Entries from a dataset:
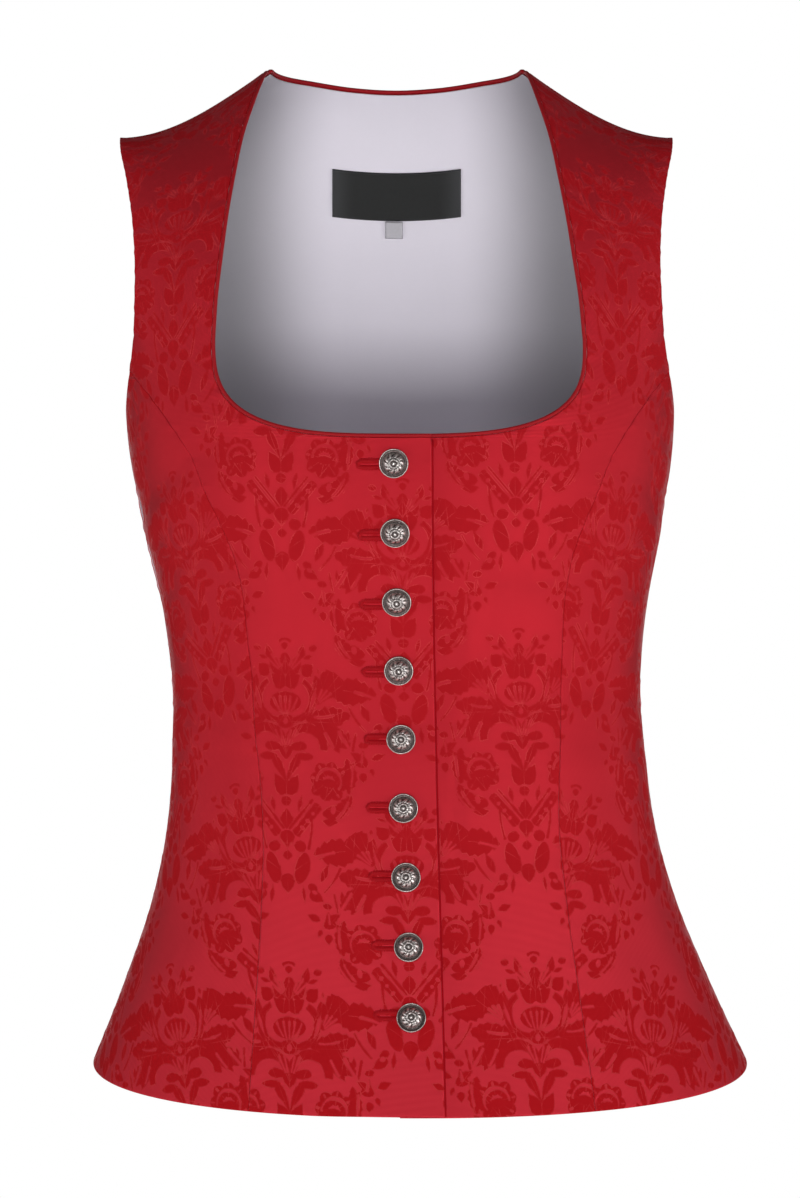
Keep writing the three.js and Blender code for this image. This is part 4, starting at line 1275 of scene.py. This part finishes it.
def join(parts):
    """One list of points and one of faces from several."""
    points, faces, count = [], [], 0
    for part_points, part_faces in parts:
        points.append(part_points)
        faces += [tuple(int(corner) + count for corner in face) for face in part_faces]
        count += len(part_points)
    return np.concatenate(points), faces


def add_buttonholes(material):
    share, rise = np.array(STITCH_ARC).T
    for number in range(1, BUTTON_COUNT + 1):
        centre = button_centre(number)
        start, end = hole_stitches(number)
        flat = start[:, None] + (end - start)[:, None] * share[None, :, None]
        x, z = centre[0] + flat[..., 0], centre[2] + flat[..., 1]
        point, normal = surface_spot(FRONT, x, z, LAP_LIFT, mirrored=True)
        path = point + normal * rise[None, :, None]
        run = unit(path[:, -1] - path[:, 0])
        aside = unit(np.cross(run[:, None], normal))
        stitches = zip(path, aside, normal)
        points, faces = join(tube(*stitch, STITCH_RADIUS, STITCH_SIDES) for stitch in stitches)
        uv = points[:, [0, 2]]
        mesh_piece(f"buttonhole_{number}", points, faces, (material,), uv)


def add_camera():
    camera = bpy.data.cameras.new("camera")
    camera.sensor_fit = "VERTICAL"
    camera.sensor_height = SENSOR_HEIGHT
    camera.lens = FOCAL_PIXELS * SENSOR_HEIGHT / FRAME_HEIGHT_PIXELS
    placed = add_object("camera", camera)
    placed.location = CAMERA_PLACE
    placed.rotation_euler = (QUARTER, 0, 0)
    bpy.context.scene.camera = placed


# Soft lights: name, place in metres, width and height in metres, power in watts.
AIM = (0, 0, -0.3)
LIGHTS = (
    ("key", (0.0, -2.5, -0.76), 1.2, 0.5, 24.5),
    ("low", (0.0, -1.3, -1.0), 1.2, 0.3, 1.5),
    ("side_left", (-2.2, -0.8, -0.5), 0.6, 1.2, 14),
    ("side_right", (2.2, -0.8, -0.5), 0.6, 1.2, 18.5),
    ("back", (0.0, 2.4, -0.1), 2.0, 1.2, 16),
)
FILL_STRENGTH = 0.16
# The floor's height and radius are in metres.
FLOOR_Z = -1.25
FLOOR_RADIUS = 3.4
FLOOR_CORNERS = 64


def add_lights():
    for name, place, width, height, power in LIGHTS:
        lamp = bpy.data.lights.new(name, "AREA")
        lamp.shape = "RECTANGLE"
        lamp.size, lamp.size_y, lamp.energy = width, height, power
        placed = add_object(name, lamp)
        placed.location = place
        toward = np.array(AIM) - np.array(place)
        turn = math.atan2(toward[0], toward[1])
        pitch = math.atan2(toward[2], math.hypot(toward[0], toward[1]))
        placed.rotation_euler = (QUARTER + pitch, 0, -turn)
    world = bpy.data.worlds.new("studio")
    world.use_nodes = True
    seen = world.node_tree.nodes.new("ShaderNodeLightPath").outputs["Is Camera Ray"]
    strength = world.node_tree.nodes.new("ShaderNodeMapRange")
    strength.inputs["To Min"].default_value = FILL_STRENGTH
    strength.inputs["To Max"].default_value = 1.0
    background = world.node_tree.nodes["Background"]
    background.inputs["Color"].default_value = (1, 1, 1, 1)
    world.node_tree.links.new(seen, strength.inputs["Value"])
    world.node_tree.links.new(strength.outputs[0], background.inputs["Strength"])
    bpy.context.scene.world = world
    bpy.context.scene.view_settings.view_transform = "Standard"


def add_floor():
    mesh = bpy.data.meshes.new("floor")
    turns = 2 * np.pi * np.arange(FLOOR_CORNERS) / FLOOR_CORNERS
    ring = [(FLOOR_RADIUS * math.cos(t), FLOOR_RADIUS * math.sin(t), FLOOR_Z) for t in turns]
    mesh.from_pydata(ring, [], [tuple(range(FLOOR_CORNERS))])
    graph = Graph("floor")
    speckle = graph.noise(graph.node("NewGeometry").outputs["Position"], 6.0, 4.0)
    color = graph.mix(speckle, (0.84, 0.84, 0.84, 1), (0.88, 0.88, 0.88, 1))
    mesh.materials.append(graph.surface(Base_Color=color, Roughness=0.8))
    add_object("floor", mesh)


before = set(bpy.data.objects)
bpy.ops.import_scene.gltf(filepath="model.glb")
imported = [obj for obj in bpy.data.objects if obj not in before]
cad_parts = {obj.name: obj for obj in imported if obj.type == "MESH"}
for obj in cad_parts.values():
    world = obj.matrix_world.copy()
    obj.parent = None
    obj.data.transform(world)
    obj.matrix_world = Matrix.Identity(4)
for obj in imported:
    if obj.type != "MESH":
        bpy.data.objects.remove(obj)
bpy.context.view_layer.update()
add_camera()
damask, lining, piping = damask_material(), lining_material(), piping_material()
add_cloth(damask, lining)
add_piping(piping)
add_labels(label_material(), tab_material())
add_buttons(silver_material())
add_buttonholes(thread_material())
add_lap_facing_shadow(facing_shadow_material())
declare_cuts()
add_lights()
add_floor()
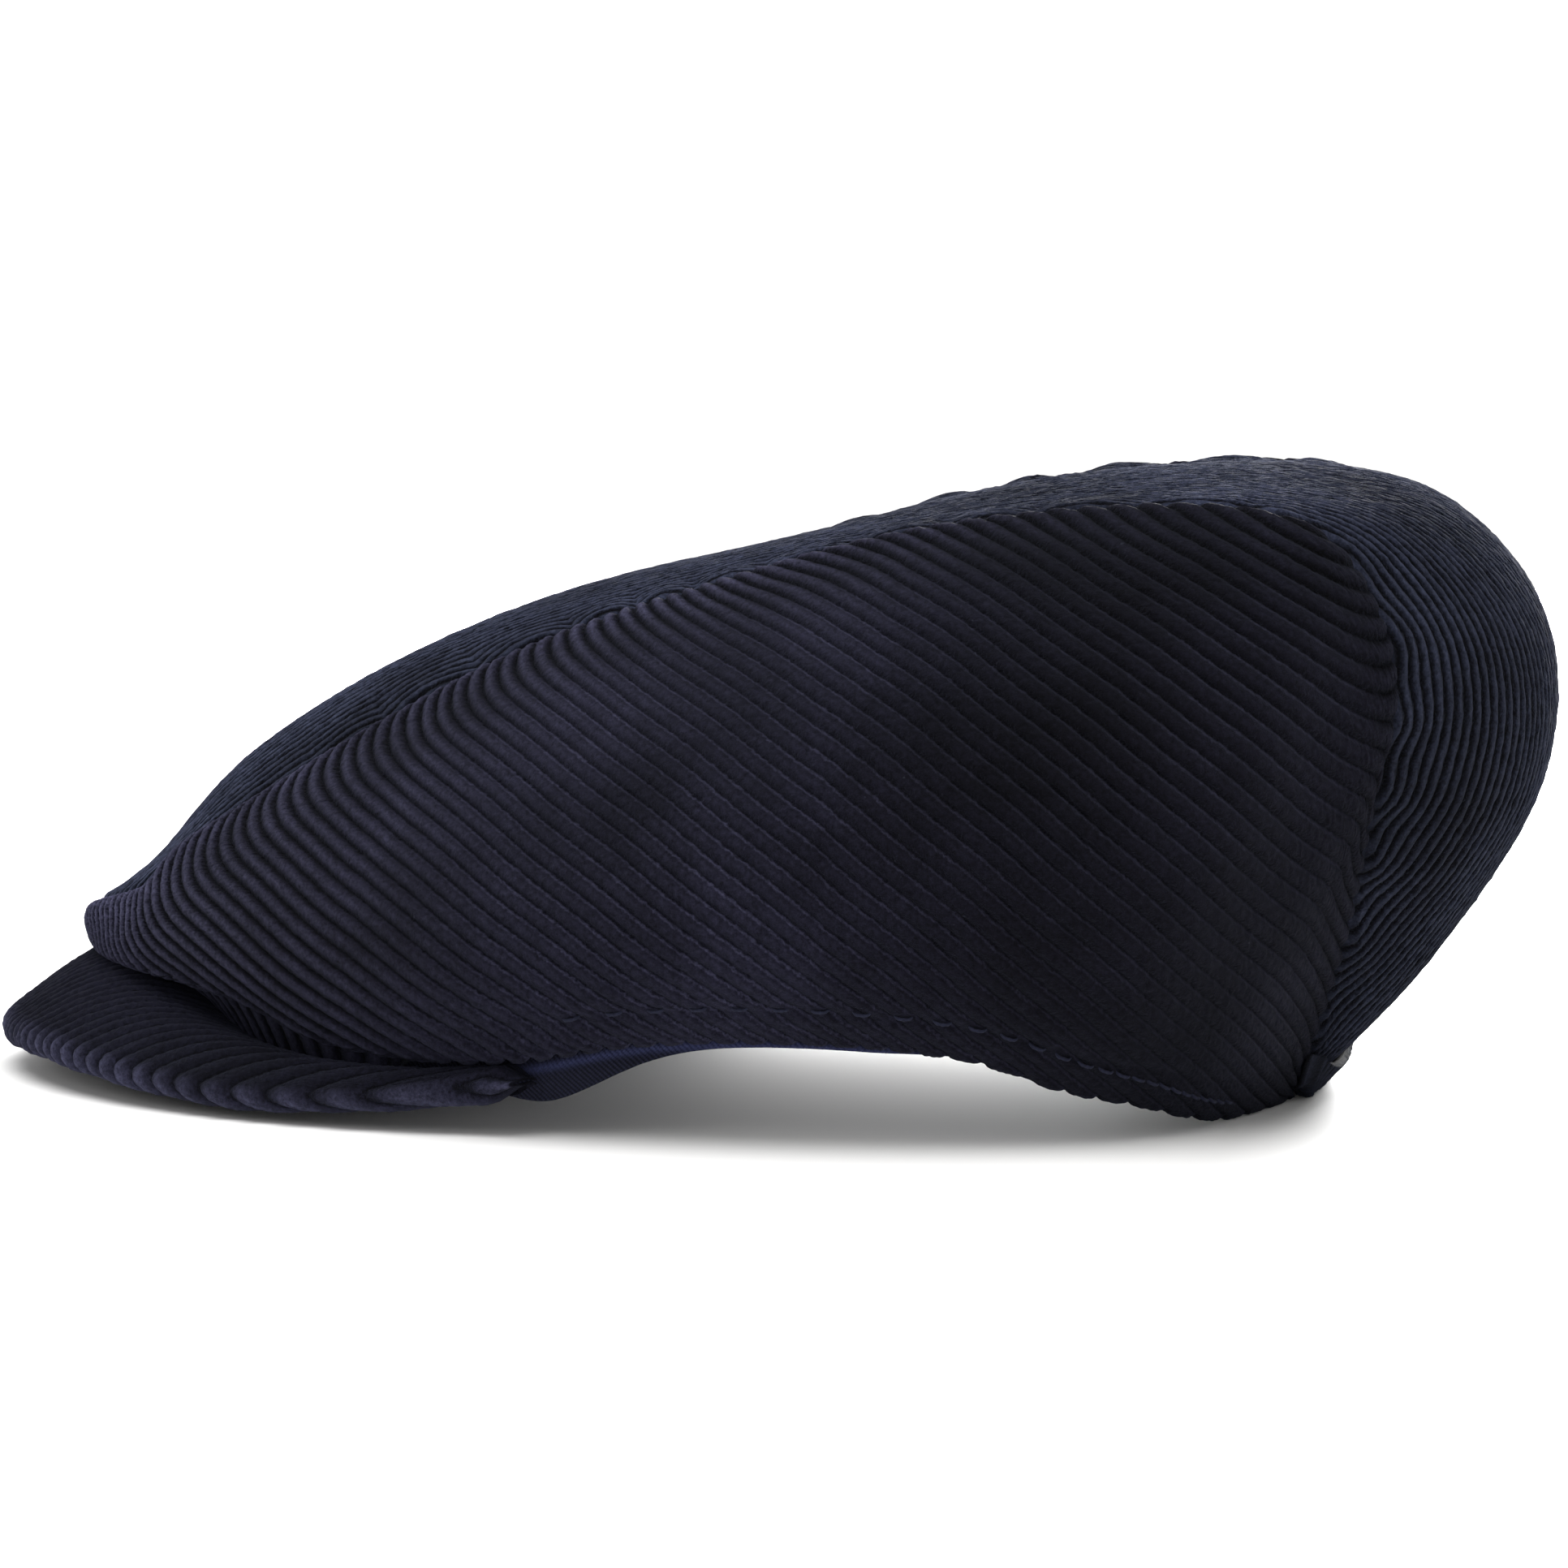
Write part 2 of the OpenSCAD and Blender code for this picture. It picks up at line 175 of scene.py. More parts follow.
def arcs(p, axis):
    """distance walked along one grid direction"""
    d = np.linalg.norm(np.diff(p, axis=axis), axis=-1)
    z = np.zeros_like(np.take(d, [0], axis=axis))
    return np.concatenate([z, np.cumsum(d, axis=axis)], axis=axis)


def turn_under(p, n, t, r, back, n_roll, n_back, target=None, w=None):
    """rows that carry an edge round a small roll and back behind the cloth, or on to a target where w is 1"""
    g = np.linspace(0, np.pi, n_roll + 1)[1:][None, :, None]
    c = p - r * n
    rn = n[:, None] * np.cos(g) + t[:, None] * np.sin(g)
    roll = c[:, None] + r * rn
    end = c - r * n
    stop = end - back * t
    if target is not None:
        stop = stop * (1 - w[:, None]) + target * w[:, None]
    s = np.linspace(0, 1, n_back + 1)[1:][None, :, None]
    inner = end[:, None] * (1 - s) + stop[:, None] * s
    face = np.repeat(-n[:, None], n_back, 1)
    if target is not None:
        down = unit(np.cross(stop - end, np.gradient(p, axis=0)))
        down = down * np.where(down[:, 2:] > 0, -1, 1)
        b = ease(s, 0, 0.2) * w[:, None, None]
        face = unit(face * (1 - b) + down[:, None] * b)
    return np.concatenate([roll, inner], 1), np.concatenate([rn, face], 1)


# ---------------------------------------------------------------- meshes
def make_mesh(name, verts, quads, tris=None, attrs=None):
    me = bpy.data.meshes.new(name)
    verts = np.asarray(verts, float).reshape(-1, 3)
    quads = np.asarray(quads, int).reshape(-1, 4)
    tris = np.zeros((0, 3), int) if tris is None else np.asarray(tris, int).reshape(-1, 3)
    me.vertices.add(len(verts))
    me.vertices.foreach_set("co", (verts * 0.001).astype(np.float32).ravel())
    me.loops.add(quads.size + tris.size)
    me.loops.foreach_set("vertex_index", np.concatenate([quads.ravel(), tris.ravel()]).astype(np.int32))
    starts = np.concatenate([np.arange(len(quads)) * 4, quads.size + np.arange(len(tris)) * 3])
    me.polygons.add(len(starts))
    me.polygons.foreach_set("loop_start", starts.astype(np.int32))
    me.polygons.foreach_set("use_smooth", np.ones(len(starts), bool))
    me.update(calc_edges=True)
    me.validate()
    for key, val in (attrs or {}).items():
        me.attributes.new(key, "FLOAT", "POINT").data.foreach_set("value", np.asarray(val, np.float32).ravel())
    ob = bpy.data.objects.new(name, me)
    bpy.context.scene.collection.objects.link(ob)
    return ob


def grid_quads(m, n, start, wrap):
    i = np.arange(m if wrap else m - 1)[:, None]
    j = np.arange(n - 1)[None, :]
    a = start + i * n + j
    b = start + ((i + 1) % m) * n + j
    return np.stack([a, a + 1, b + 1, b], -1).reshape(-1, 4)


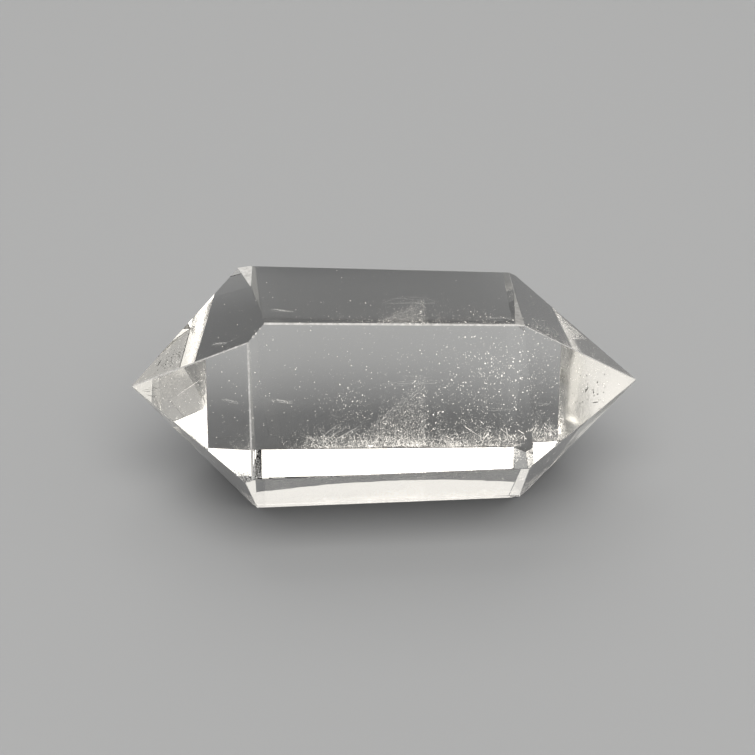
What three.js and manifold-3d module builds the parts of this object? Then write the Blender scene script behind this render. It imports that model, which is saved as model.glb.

[Task instructions] Taking the material above, extract exactly and only the lines from the line with "obj.parent = None" to the line with "return np.concatenate([z, np.cumsum(d, axis=axis)], axis=axis)", inclusive of both.

[Correct output]
    obj.parent = None
    obj.data.transform(world)
    obj.matrix_world = Matrix.Identity(4)
for obj in imported:
    if obj.type != "MESH":
        bpy.data.objects.remove(obj)
bpy.context.view_layer.update()
add_camera()
damask, lining, piping = damask_material(), lining_material(), piping_material()
add_cloth(damask, lining)
add_piping(piping)
add_labels(label_material(), tab_material())
add_buttons(silver_material())
add_buttonholes(thread_material())
add_lap_facing_shadow(facing_shadow_material())
declare_cuts()
add_lights()
add_floor()
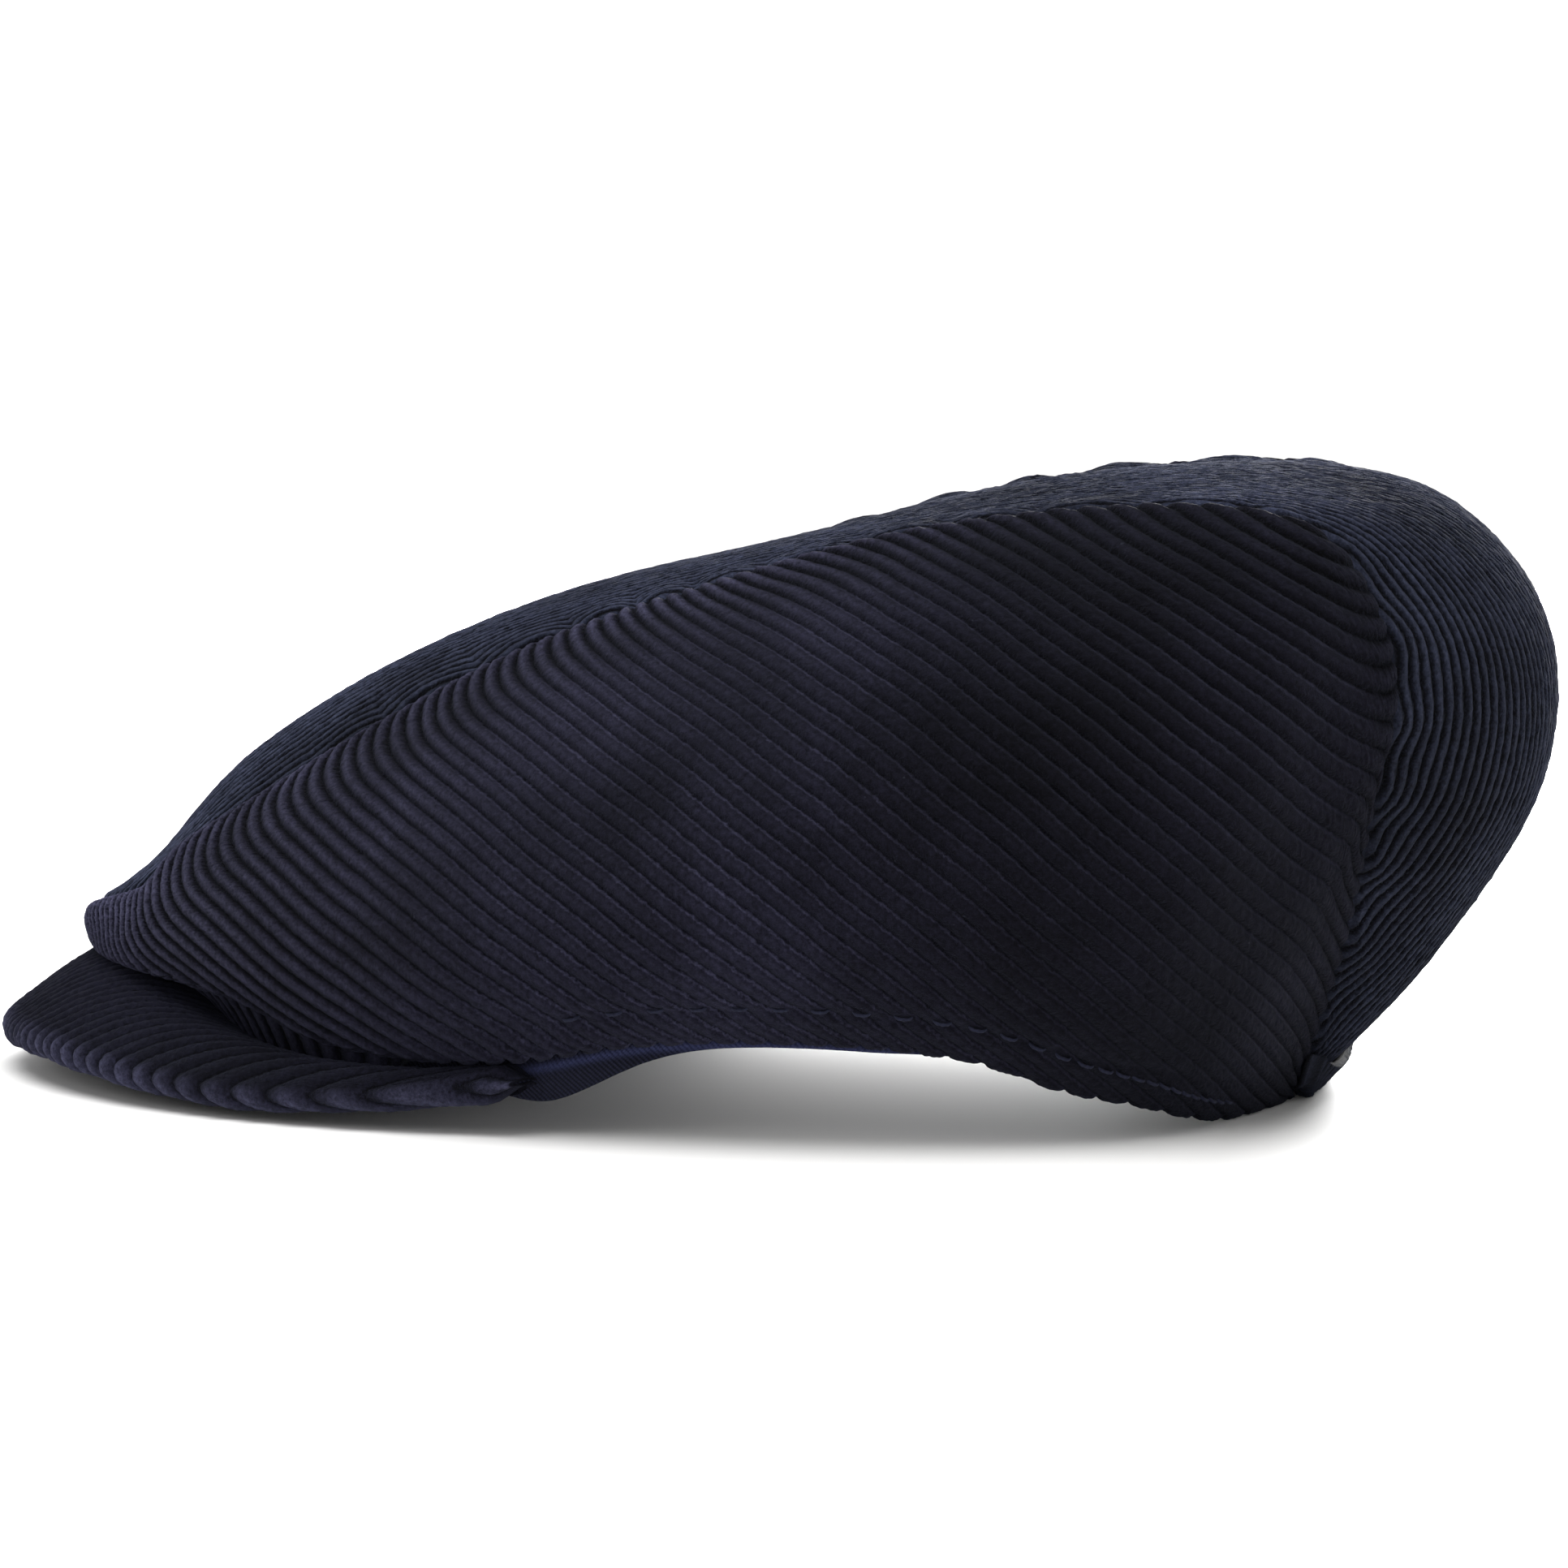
Write part 2 of the OpenSCAD and Blender code for this picture. It picks up at line 175 of scene.py. More parts follow.
def arcs(p, axis):
    """distance walked along one grid direction"""
    d = np.linalg.norm(np.diff(p, axis=axis), axis=-1)
    z = np.zeros_like(np.take(d, [0], axis=axis))
    return np.concatenate([z, np.cumsum(d, axis=axis)], axis=axis)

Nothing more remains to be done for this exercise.